In Miggle Toy’s newsletter “Plugged In!”, they often would publish letters that they had received from electric football game players and hobbyist.
I always find it interesting to go back and read some of these letters. Below is one such letter. It is from an electric football player and hobbyists who is still active and playing electric football today, over 20 years later.
Dear Mr. Landman,
About two years ago, my wife got me an Electric Football Game for Christmas. Over the next two weeks, I enjoyed playing the game with visiting friends and tinkering with it myself. Unfortunately, the game went into the box and under the bed – “interference called on account of life, family and work.
A week ago, I had the rare day to kick back and relax. Due to preseason football and college football on TV, I pulled out the game from under the bed and had a blast! Everything was there except the rules and the order form. They must have been thrown out with the rest of the Christmas trash two years earlier, because I gave the house the FBI treatment to no avail. On the box was the address for Miggle Toys, so through Information, I got the number and called. With the help of a pleasant lady at Miggle, I was told I could expect an order form in the mail. Imagine that! Real help from a real human being! the second surprise came when I received not just an order form, but also a copy of Plugged In!

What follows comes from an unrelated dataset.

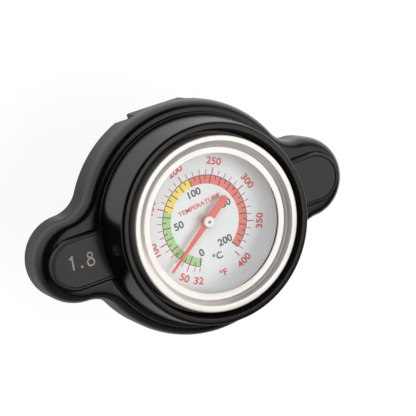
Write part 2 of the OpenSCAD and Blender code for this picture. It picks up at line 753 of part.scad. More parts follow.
module vacuum_spring() {
    color("lightgray") coil_spring(vacuum_spring_r, vacuum_wire, vacuum_turns,
        eyelet_top_z + spring_end_gap, clip_z - spring_end_gap, "vacuum spring");
}

cap_shell();
bayonet_cup();
centre_sleeve();
gauge_case();
bezel_ring();
lens_glass();
lens_gasket();
reflector_ring();
dial_plate();
gauge_o_ring();
arbor_bush();
probe_tube();
probe_tip();
bimetal_coil();
pointer_arbor();
pointer_needle();
pointer_cap();
spring_disc();
upper_gasket();
spring_seat();
pressure_spring();
valve_bell();
pressure_plate();
pressure_seal();
seal_eyelet();
vacuum_disc();
vacuum_clip();
vacuum_spring();
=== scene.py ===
"""Radiator cap gauge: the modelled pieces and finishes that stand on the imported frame.

Every size below is in millimetres in the row's frame: the origin is where the upper gasket meets
the filler neck, +Z points up through the dial and +X runs along the ears. A mesh becomes metres
when it is finished.
"""

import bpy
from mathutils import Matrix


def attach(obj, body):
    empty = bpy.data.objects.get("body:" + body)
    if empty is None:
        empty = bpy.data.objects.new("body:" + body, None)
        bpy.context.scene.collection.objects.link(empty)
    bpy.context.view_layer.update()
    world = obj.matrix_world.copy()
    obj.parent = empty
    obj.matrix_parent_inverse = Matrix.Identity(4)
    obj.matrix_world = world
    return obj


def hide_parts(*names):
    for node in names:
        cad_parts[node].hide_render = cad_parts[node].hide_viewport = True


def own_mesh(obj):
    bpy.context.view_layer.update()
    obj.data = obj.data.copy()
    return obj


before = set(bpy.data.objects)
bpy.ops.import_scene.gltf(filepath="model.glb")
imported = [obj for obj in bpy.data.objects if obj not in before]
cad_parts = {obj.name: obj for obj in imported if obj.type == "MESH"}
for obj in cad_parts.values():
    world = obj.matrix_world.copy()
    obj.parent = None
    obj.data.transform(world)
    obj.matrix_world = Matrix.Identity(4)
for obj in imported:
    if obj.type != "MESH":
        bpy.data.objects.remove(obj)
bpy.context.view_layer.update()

import logging
from collections.abc import Callable, Iterable
from dataclasses import dataclass
from enum import Enum
from functools import cache
from math import acos, atan2, cos, pi, radians, sin, sqrt, tan

import bmesh
import bpy
from bmesh.types import BMEdge, BMesh, BMVert
from bpy.types import NodeSocket
from mathutils import Matrix, Vector

logging.basicConfig(level=logging.INFO, format="%(message)s")
log = logging.getLogger("radiator_cap")

MM = 0.001
FULL_TURN = 2 * pi
# Points of a shape that lie nearer than this become one
MERGE = 0.00001
# The same for lettering, whose outlines are finer than what they need
LETTER_MERGE = 0.004
POINTER_ANGLE = 216.2
INK_T = 0.02


def srgb(red: float, green: float, blue: float) -> tuple[float, float, float, float]:
    """Turns a colour as it is seen into the linear colour that a shader takes.

    Args:
        red: Red from 0 to 255.
        green: Green from 0 to 255.
        blue: Blue from 0 to 255.

    Returns:
        The linear colour with an alpha of 1.
    """
    def linear(value: float) -> float:
        """Gives one linear channel."""
        part = value / 255
        return part / 12.92 if part <= 0.04045 else ((part + 0.055) / 1.055) ** 2.4

    return linear(red), linear(green), linear(blue), 1.0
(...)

Well, I got excited. Real excited! The newsletter featured real guys like me who grew up with Electric Football (I still own the Super Bowl III game and no, it’s not for sale). There was product information and tips on how to play (Thank you, Steve Graham. I can now pass!)

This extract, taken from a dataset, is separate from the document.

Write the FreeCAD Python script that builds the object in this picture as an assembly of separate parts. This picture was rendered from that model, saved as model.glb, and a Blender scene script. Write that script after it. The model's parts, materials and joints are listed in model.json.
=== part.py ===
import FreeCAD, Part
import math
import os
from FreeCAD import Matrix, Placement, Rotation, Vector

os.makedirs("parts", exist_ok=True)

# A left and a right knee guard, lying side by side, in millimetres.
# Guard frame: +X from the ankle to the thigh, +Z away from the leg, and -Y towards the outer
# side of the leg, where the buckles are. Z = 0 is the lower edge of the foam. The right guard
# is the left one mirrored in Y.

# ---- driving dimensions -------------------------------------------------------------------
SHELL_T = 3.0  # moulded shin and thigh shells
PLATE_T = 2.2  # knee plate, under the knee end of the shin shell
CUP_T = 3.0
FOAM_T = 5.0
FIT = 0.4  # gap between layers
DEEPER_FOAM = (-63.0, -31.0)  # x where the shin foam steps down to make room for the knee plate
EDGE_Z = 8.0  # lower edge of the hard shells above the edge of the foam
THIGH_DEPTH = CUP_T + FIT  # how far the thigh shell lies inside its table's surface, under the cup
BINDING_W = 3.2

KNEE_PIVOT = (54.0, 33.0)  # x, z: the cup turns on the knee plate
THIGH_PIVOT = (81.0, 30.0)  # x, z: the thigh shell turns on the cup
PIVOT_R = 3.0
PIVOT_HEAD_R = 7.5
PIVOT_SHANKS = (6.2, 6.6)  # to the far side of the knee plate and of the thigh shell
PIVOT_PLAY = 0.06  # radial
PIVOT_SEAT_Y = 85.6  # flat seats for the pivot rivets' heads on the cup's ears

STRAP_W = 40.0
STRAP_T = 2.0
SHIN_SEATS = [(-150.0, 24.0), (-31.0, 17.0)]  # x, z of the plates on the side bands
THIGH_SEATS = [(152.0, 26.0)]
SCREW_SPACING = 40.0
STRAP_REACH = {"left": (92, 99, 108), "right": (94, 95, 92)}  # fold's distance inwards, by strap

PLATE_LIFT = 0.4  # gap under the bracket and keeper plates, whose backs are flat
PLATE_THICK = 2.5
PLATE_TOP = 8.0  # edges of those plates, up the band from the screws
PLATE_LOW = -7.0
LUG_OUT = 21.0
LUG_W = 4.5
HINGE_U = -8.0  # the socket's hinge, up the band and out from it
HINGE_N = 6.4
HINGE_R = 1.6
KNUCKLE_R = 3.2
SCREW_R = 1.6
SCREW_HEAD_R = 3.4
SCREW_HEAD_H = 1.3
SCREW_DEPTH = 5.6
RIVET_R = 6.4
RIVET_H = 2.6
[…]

I am using the game to teach my eight-year-old Pokeman fanatic the finer points of Electric Football; things like why safeties don’t play 80 yards deep and why we stop the buzz when the player turns around in the opposite direction. The nostalgia is thick. I mean, who of us didn’t use to line the teams up to play a weird game of 20th century jousting?

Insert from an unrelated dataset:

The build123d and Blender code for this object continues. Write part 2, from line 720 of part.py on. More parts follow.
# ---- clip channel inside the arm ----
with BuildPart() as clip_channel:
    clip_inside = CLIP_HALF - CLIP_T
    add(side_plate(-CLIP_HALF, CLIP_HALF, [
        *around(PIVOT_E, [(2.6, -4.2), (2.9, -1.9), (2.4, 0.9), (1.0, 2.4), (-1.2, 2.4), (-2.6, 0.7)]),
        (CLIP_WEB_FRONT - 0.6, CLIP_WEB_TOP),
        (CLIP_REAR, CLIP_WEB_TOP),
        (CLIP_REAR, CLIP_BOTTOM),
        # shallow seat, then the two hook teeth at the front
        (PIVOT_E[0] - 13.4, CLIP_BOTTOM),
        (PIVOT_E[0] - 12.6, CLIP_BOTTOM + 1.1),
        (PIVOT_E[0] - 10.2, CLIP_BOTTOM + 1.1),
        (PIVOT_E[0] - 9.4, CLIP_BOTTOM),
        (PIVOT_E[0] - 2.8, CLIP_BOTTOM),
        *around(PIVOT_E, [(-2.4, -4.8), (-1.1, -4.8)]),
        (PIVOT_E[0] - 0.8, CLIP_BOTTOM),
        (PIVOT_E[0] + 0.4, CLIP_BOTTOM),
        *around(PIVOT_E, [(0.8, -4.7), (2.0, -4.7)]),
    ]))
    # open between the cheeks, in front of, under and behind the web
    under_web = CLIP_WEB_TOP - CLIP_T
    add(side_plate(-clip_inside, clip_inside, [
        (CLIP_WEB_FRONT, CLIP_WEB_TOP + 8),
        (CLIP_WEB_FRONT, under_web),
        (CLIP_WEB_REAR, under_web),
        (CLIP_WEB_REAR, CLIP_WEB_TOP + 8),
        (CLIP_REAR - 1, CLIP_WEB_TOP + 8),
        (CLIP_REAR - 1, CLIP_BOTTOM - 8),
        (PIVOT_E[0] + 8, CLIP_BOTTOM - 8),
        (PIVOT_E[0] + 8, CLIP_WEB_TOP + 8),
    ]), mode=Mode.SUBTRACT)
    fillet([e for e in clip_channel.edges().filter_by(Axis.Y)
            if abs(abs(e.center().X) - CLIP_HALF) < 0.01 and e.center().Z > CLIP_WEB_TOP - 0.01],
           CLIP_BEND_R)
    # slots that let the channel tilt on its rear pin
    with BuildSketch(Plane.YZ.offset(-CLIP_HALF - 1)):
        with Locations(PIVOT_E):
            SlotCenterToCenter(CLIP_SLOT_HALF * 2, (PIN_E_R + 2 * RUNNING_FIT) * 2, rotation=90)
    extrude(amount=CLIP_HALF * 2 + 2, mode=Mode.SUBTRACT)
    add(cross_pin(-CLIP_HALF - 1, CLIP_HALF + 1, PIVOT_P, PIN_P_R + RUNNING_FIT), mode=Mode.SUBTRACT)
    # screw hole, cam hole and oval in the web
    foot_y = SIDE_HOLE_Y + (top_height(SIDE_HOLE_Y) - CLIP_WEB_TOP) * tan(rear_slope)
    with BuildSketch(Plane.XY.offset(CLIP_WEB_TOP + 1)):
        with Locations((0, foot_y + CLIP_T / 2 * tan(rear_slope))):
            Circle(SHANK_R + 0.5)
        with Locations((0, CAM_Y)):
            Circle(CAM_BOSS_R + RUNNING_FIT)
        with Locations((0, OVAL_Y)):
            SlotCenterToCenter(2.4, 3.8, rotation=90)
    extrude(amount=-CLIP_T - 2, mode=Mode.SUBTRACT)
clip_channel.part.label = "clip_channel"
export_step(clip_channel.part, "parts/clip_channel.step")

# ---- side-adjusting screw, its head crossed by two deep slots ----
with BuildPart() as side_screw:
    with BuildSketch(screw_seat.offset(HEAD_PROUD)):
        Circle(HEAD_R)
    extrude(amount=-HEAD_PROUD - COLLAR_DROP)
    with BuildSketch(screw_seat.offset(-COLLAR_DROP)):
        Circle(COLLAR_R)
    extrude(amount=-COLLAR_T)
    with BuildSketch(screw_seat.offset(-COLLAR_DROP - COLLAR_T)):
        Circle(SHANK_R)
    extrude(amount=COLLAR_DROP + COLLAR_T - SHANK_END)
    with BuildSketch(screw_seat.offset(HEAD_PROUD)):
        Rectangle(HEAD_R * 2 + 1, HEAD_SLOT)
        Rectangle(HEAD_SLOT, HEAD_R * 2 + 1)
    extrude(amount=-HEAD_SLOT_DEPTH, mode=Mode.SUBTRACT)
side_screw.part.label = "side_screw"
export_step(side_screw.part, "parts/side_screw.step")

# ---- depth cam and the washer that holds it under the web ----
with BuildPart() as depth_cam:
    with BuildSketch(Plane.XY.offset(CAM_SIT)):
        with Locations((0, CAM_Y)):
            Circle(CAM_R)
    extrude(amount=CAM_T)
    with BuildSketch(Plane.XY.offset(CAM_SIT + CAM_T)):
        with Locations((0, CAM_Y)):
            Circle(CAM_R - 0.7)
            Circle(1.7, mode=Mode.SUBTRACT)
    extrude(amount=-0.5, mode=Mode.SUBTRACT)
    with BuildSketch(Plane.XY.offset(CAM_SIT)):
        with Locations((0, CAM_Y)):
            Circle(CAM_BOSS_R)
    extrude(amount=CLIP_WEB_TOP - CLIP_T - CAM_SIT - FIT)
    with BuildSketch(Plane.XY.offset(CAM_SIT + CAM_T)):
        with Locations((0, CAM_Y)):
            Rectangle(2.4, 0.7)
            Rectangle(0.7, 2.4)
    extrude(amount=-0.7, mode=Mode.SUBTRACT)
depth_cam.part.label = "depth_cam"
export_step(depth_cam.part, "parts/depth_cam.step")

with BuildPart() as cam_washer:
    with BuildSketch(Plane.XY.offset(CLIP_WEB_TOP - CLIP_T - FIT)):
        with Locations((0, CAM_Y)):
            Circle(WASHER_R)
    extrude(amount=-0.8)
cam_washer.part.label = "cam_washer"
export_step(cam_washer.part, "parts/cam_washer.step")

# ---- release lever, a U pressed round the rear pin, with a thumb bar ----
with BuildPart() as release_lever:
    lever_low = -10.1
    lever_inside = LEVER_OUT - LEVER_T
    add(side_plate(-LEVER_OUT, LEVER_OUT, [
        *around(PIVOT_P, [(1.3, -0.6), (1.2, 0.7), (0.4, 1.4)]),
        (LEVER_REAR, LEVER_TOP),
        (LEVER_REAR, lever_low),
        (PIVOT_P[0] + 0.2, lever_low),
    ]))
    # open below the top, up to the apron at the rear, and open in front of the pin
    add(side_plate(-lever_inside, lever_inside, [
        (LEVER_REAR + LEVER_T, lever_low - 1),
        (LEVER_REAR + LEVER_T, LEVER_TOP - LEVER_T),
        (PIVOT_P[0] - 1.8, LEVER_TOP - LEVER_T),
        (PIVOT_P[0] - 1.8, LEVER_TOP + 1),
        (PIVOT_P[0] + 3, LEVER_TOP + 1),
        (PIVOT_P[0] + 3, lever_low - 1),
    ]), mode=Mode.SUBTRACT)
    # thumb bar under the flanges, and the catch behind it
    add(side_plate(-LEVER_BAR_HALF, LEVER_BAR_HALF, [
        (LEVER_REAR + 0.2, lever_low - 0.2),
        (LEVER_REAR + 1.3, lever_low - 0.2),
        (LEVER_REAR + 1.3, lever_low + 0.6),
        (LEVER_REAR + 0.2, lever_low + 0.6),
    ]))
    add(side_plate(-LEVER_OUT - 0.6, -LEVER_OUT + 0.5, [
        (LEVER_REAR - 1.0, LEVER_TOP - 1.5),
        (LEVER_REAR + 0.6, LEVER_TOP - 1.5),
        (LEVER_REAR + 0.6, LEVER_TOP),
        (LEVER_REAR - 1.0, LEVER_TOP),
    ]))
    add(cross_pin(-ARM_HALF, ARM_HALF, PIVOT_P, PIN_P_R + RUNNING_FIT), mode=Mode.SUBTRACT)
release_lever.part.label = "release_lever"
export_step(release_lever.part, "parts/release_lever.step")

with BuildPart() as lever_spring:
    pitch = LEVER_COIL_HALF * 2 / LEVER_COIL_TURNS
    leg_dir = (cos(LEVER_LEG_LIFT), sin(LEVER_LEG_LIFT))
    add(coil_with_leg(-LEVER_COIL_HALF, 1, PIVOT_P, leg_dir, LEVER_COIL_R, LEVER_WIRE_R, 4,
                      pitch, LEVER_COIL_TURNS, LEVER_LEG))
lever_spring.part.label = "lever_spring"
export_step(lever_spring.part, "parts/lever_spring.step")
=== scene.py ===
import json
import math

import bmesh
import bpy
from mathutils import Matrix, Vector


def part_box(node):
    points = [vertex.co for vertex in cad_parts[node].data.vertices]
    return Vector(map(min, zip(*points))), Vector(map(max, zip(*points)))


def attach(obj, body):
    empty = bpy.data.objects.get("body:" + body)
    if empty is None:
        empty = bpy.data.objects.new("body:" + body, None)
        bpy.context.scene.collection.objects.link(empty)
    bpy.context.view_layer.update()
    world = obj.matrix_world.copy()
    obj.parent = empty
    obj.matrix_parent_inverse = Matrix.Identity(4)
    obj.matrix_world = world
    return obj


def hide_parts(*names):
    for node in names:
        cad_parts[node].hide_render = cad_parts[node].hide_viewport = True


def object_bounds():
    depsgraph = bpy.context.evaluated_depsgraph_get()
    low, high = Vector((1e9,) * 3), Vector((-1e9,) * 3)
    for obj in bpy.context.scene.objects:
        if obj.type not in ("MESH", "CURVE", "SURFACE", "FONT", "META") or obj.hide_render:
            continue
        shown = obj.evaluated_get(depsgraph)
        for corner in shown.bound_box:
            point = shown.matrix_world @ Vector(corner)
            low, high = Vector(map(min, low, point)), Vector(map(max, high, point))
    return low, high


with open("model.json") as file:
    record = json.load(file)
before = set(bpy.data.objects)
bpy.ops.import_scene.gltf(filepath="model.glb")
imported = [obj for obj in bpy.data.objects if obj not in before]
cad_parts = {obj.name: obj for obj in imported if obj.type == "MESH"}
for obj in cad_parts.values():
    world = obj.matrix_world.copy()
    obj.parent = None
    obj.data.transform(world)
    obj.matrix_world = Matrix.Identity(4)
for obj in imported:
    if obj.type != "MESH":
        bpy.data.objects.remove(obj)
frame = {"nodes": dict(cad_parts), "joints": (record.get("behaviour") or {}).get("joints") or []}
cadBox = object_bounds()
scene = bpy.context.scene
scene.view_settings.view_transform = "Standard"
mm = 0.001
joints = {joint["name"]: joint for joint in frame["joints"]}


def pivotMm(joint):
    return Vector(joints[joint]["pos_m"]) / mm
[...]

Why did it take me two years to catch up with this great hobby? I don’t know, except I believe all things happen in due time. There’s a form of expression visible in the teams one chooses to play, as well the offensive and defensive schemes used. It’s also a way to pass along something to my son that is as fun and valid as any video or computer game available.
Thanks to Miggle and their efforts in keeping this hobby alive and well.